4. Limitations (Considerations)
While Aurora PostgreSQL offers significant advantages, it’s important to be aware of its limitations:
- Cost: While pay-as-you-go, Aurora can be more expensive than self-managed PostgreSQL on EC2 if your resource utilization is very low. Careful cost optimization is key.
- PostgreSQL Version Lag: Aurora PostgreSQL versions often lag behind the latest community PostgreSQL releases. This delay is usually for thorough testing and integration, but it means you might not have immediate access to the newest features.
- Limited Control over Underlying Infrastructure: As a fully managed service, you have less direct control over the underlying infrastructure compared to running PostgreSQL on EC2.
- Extension Support: While many extensions are supported, not all PostgreSQL extensions are compatible with Aurora. Always check the AWS documentation for compatibility.

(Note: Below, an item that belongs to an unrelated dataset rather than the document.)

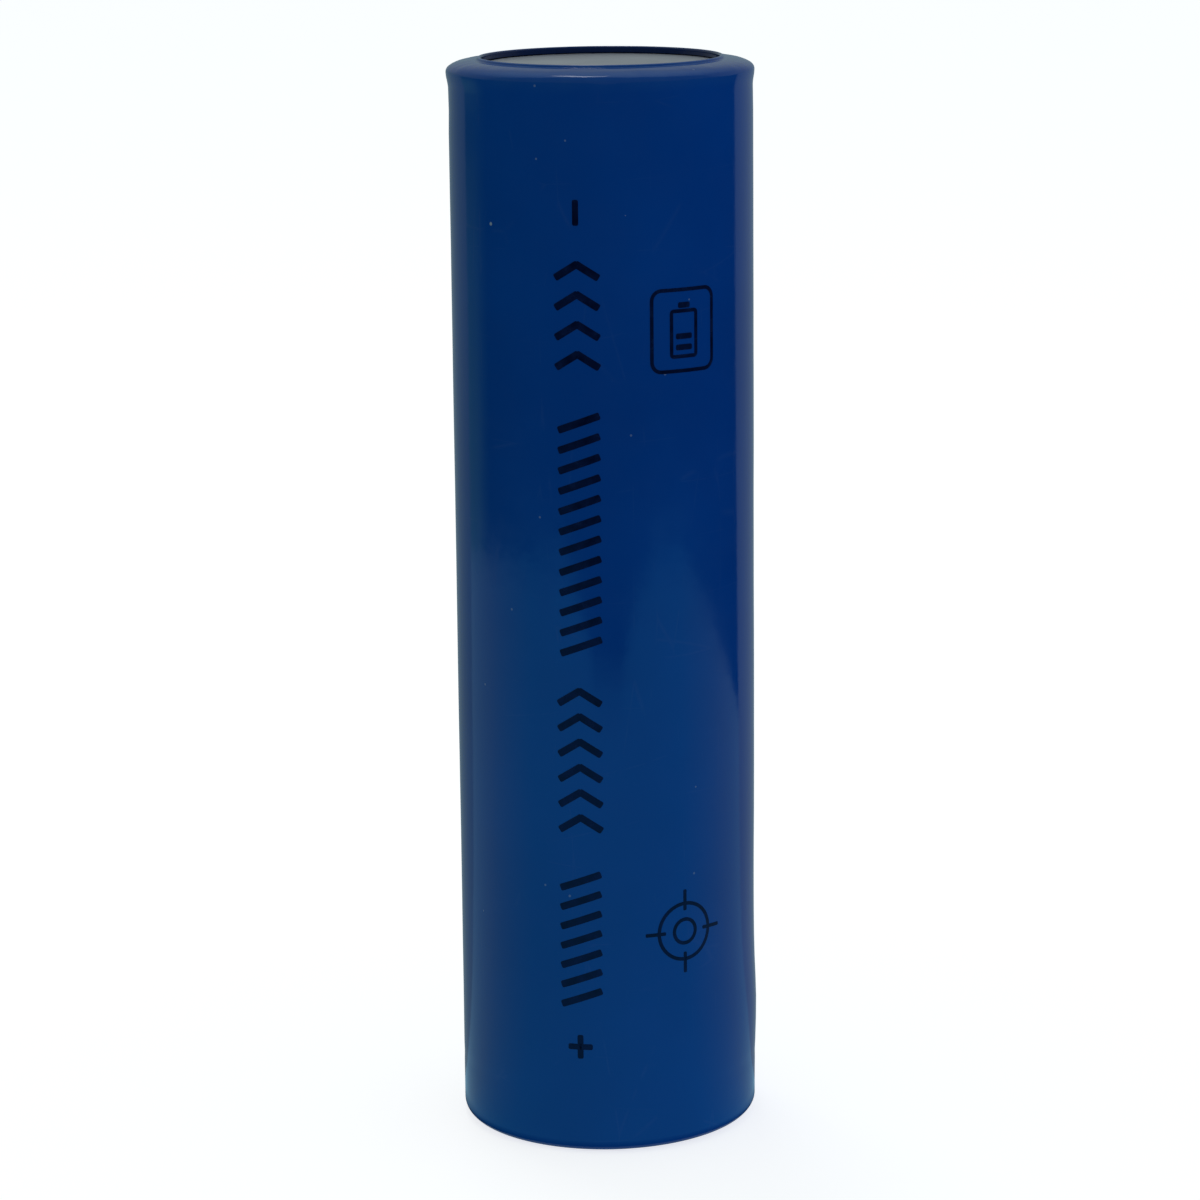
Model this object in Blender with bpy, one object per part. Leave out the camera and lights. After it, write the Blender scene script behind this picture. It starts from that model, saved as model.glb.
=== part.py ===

- Write Scaling: While read scaling is very easy, scaling write performance typically involves increasing the instance size of the primary instance. True write scaling (like sharding) is not natively supported out of the box, though workarounds exist.
5. Conclusion
Amazon Aurora PostgreSQL is a powerful and versatile database service that combines the familiarity of PostgreSQL with the scalability, availability, and performance of a cloud-native architecture. Its unique log-structured storage system, multi-AZ replication, and automated management features make it an excellent choice for applications demanding high performance, reliability, and scalability. By understanding its architecture, features, and limitations, you can determine if Aurora PostgreSQL is the right solution for your specific needs and unlock the full potential of your data.